田原総一朗 『リンカーン』と『終戦のエンペラー』に学ぶ政治家の「覚悟」とは何か?
最近、心に残ったふたつの映画がある。ひとつは、現在上映中の『リンカーン』、もうひとつは7月に封切される『終戦のエンペラー』である。僕は、映画が大好きだ。かつて監督として映画の制作に携わったこともある。いまはもっぱら観るだけだが、試写会があればできるかぎり顔を出すし、DVDを借りて観ることもある。暇さえあれば、さまざまな作品を鑑賞している。
さて、ひとつめの映画『リンカーン』は、巨匠スピルバーグの監督作品である。「人民の、人民による、人民のための政治」という名言で知られるリンカーンは、アメリカでもっとも愛された大統領のひとりと言われる。彼が活躍した時代、日本はちょうど幕末で、長い鎖国を解き、開国しつつあった。

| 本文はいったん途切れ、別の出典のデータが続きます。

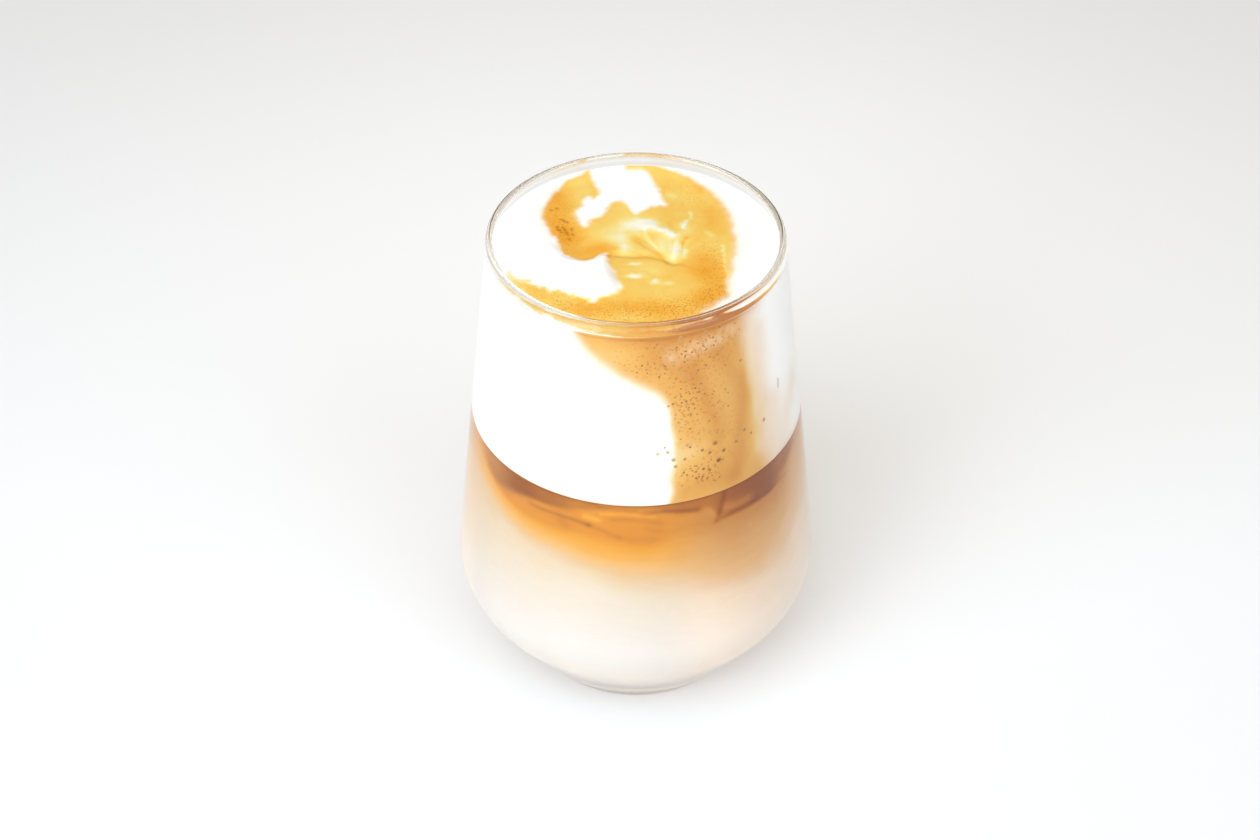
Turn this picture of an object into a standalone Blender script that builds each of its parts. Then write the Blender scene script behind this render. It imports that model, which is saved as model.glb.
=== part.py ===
"""A layered latte in a clear stemless tumbler, at real size.

Lengths are in metres and +Z is up. The origin is the middle of the underside, on the surface
that the glass stands on. The tumbler is one turned piece: a thick base, a low belly and a
nearly straight wall that leans in to the rim. Three fillings stand in it, one on another:
white milk, coffee that has sunk a little way into the milk, and milk foam whose top is
softly folded where the coffee was poured through it.
"""

import math

import bpy
import numpy as np

# Tumbler, outside. The wall is a line pulled tight round two circles and up to the rim.
HEIGHT = 0.120
RIM_RADIUS = 0.033
BELLY_RADIUS = 0.043
BELLY_HEIGHT = 0.0308
BELLY_ROUND = 0.0192
FOOT_FLAT_RADIUS = 0.0231
FOOT_ROUND = 0.0047

# Tumbler, inside.
RIM_WALL = 0.0012
BELLY_WALL = 0.0016
BASE_THICKNESS = 0.009
FLOOR_FLAT_RADIUS = 0.014
FLOOR_ROUND = 0.012

# Levels of the drink, above the surface that the glass stands on.
MILK_LEVEL = 0.054
COFFEE_LEVEL = 0.0735
FOAM_LEVEL = 0.1153
FOAM_EDGE_LEVEL = 0.1166
FOAM_CLIMB_WIDTH = 0.0028

# Free space between the glass and a filling, and between two fillings.
GAP = 0.0003

# Folds in the foam's top: x, y, spread and height of each soft bump or dent.
FOAM_FOLDS = (
    (-0.019, -0.006, 0.0070, 0.00040),
    (-0.008, -0.013, 0.0050, 0.00035),
    (-0.003, 0.024, 0.0065, 0.00035),
    (0.007, 0.007, 0.0050, 0.00030),
    (-0.013, 0.003, 0.0040, -0.00045),
    (0.008, -0.003, 0.0030, -0.00050),
    (0.015, 0.020, 0.0075, -0.00025),
    (0.017, -0.010, 0.0060, -0.00020),
)

# Fineness of the turned shapes.
TURN_STEPS = 72
BELLY_POINTS = 13
CORNER_POINTS = 6
RIM_POINTS = 7
FOAM_RINGS = 13


def arc(centre, radius, start, end, count):
    """Points on a circle in the profile's plane, from one angle to another."""
    turns = np.linspace(start, end, count)
    return np.stack((centre[0] + radius * np.cos(turns), centre[1] + radius * np.sin(turns)), axis=1)


def normal_angle(low, low_round, high, high_round):
    """Direction that faces out from the straight line touching two circles on their outer side."""
    run = high[0] - low[0]
    rise = high[1] - low[1]
    return math.atan2(rise, run) - math.acos((low_round - high_round) / math.hypot(run, rise))


def wall_line(floor, flat_radius, corner_round, belly_radius, belly_round, top):
    """Profile of a tumbler wall from its flat bottom up to the point top, as radius and height."""
    corner = (flat_radius, floor + corner_round)
    belly = (belly_radius - belly_round, BELLY_HEIGHT)
    flank = normal_angle(corner, corner_round, belly, belly_round)
    lean = normal_angle(belly, belly_round, top, 0.0)
    return np.vstack(
        (
            arc(corner, corner_round, -math.pi / 2, flank, CORNER_POINTS),
            arc(belly, belly_round, flank, lean, BELLY_POINTS),
            [top],
        )
    )


def stretch(line, low, high):
    """The part of a wall line between two heights, with a point worked out at each end."""
    radii, heights = line.T
    between = line[(heights > low) & (heights < high)]
    low_end = [[np.interp(low, heights, radii), low]]
    high_end = [[np.interp(high, heights, radii), high]]
    return np.vstack((low_end, between, high_end))


def inner_line(inset):
    """The glass's inner wall, or a line that lies inset inside it."""
    return wall_line(
        BASE_THICKNESS + inset,
        FLOOR_FLAT_RADIUS,
        FLOOR_ROUND - inset,
        BELLY_RADIUS - BELLY_WALL - inset,
        BELLY_ROUND - BELLY_WALL - inset,
        (RIM_RADIUS - RIM_WALL - inset, HEIGHT - RIM_WALL / 2),
    )


def glass_profile():
    """Up the inside from the middle of the floor, over the round rim and down the outside."""
    outside = wall_line(
        0.0,
        FOOT_FLAT_RADIUS,
        FOOT_ROUND,
        BELLY_RADIUS,
        BELLY_ROUND,
        (RIM_RADIUS, HEIGHT - RIM_WALL / 2),
    )
    rim_centre = (RIM_RADIUS - RIM_WALL / 2, HEIGHT - RIM_WALL / 2)
    rim = arc(rim_centre, RIM_WALL / 2, math.pi, 0.0, RIM_POINTS)
    return np.vstack(([[0.0, BASE_THICKNESS]], inner_line(0.0), rim[1:-1], outside[::-1], [[0.0, 0.0]]))


def filling_profile(low, high):
    """A filling with a flat top and bottom between two heights."""
    side = stretch(inner_line(GAP), low, high)
    return np.vstack(([[0.0, high]], side[::-1], [[0.0, low]]))


def foam_profile(low):
    """The foam, whose top is a row of rings that climbs a little where it clings to the wall."""
    side = stretch(inner_line(GAP), low, FOAM_EDGE_LEVEL)
    edge_radius = side[-1, 0]
    radii = np.linspace(0.0, edge_radius, FOAM_RINGS)
    climb = np.exp((radii - edge_radius) / FOAM_CLIMB_WIDTH)
    heights = FOAM_LEVEL + (FOAM_EDGE_LEVEL - FOAM_LEVEL) * climb
    top = np.stack((radii, heights), axis=1)
    return np.vstack((top, side[-2::-1], [[0.0, low]]))


def fold_foam(solid):
    """Raises and sinks the foam's top by its folds, fading to nothing at the wall."""
    mesh = solid.data
    points = np.empty(len(mesh.vertices) * 3)
    mesh.vertices.foreach_get("co", points)
    points = points.reshape(-1, 3)
    on_top = points[:, 2] > FOAM_LEVEL - GAP
    x, y, z = points[on_top].T
    edge_radius = np.hypot(x, y).max()
    fade = 1.0 - (np.hypot(x, y) / edge_radius) ** 6
    for fold_x, fold_y, spread, height in FOAM_FOLDS:
        away = ((x - fold_x) ** 2 + (y - fold_y) ** 2) / spread**2
        z = z + fade * height * np.exp(-away)
    points[on_top, 2] = z
    mesh.vertices.foreach_set("co", points.ravel())
    mesh.update()


def turned(name, profile):
    """An object whose mesh is the open profile, turned about Z by a Screw modifier."""
    corners = [(radius, 0.0, height) for radius, height in profile]
    lines = [(i, i + 1) for i in range(len(corners) - 1)]
    mesh = bpy.data.meshes.new(name)
    mesh.from_pydata(corners, lines, [])
    solid = bpy.data.objects.new(name, mesh)
    screw = solid.modifiers.new("Turn", "SCREW")
    screw.steps = TURN_STEPS
    screw.render_steps = TURN_STEPS
    screw.use_merge_vertices = True
    screw.merge_threshold = 0.00001
    screw.use_smooth_shade = True
    return solid


def with_modifiers_applied(solid):
    """Replaces the object's mesh by what its modifiers make of it."""
    bpy.context.view_layer.update()
    seen = solid.evaluated_get(bpy.context.evaluated_depsgraph_get())
    made = bpy.data.meshes.new_from_object(seen)
    solid.modifiers.clear()
    solid.data = made
    made.name = solid.name
    return solid


def linear(hex_colour):
    """An sRGB hex colour as the linear values that a shader takes, with alpha 1."""
    shares = [int(hex_colour[i : i + 2], 16) / 255 for i in (1, 3, 5)]
    return (*(s / 12.92 if s <= 0.04045 else ((s + 0.055) / 1.055) ** 2.4 for s in shares), 1.0)


def finish(solid, name, colour, roughness, transmission=0.0, ior=1.5):
    """Gives the solid a material of its own."""
    material = bpy.data.materials.new(name)
    material.use_nodes = True
    shader = material.node_tree.nodes["Principled BSDF"]
    shader.inputs["Base Color"].default_value = linear(colour)
    shader.inputs["Metallic"].default_value = 0.0
    shader.inputs["Roughness"].default_value = roughness
    shader.inputs["Transmission Weight"].default_value = transmission
    shader.inputs["IOR"].default_value = ior
    solid.data.materials.append(material)


def clear_scene():
    for thing in list(bpy.data.objects):
        bpy.data.objects.remove(thing)


def build():
    clear_scene()
    parts = bpy.data.collections.new("latte")
    bpy.context.scene.collection.children.link(parts)

    glass = turned("glass", glass_profile())
    milk = turned("milk", filling_profile(BASE_THICKNESS + GAP, MILK_LEVEL - GAP / 2))
    coffee = turned("coffee", filling_profile(MILK_LEVEL + GAP / 2, COFFEE_LEVEL - GAP / 2))
    foam = turned("foam", foam_profile(COFFEE_LEVEL + GAP / 2))
    for solid in (glass, milk, coffee, foam):
        parts.objects.link(solid)

    fold_foam(with_modifiers_applied(foam))

    finish(glass, "clear_soda_lime_glass", "#F4F7F5", 0.02, transmission=1.0, ior=1.52)
    finish(milk, "warm_milk", "#FFF4E6", 0.30)
    finish(coffee, "coffee_in_milk", "#D98B3C", 0.25)
    finish(foam, "milk_foam", "#FFFCF6", 0.60)


build()
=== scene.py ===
# %% [markdown]
# # A layered latte in a clear tumbler
#
# This lesson dresses a latte whose plain solids already exist: a tumbler, white milk, coffee that
# has sunk into the milk, and a head of foam. Each solid gets a finer surface here, worked out with
# numpy, and a material made of nodes. Everything is in metres, with +Z up and the origin in the
# middle of the surface that the glass stands on.

import math

import bpy
import numpy as np
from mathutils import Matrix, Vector


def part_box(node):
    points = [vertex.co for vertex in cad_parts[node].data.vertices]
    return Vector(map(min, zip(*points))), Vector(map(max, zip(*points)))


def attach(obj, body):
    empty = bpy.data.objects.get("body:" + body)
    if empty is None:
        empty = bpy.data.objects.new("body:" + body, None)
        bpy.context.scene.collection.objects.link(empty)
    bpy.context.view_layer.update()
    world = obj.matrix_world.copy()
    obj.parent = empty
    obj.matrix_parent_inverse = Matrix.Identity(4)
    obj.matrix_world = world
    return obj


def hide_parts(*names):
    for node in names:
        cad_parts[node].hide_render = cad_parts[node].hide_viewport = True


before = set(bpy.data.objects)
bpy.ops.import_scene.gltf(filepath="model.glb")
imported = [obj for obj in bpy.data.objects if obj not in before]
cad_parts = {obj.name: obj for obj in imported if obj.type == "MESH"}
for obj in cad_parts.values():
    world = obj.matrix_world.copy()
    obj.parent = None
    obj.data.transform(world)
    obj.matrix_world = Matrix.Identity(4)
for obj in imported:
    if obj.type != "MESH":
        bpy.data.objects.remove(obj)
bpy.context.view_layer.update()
MM = 0.001

# %% [markdown]
# ## Sizes
#
# The height, the belly's width and the foam's level are read from the plain solids. The rest is
# written in millimetres. The tumbler's wall is a line pulled tight round two circles, one at the
# foot and one at the belly, and then straight up to the rim.

# %% Sizes in metres
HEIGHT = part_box("glass")[1].z
BELLY_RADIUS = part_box("glass")[1].x
FOAM_EDGE_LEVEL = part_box("foam")[1].z
COFFEE_LEVEL = 73.5 * MM
MILK_LEVEL = 54.0 * MM
FOAM_LEVEL = 115.3 * MM
FOAM_CLIMB_WIDTH = 2.8 * MM

RIM_RADIUS = 33.0 * MM
BELLY_HEIGHT = 30.8 * MM
BELLY_ROUND = 19.2 * MM
FOOT_FLAT_RADIUS = 23.1 * MM
FOOT_ROUND = 4.7 * MM
RIM_WALL = 1.2 * MM
RIM_BEAD = 1.6 * MM
BEAD_HEIGHT = 2.6 * MM
BELLY_WALL = 1.6 * MM
BASE_THICKNESS = 9.0 * MM
FLOOR_FLAT_RADIUS = 14.0 * MM
FLOOR_ROUND = 12.0 * MM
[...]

その頃、アメリカは南北戦争の最中にあった。「奴隷制」存続を主張するアメリカの南部11州が合衆国を脱退、合衆国にとどまった北部23州との間で戦争となっていたのだ。
リンカーンの最大の業績は、この「奴隷解放」である。その実現のためにリンカーンは、奴隷制廃止を提案した米国憲法修正第13条を議会で通過させなければならなかった。だが、議員の多くは南北戦争の終結が先だと考え、「憲法改正」に反対したのだ。そこで、この反対派の切り崩しにリンカーンは精力を傾ける。議員たちをそれぞれ持ち上げたかと思うと、次は相手の弱みを見つけて脅す。説得とは一筋縄ではいかないものなのだ。
僕はこの映画を観ながら、ひとりの政治家を思い浮かべた。竹下登さんだ。昭和最後の総理大臣である。彼のいちばんの業績は消費税の導入だろう。リンカーンが議員一人ひとりに、さまざまな言葉を駆使して翻意を迫るさまは、僕の知る竹下さんにそっくりだったのだ。
政治は綺麗ごとではない。覚悟をもって何ごとかを成し遂げようとするならば、時には悪者にもならねばならない。リンカーンは結局、凶弾に倒れた。竹下さんはもう亡くなってしまったが、もし生きていたら、こう話してみたかった。「竹下さん、リンカーンのやり方はあなたと同じでしたよ」と。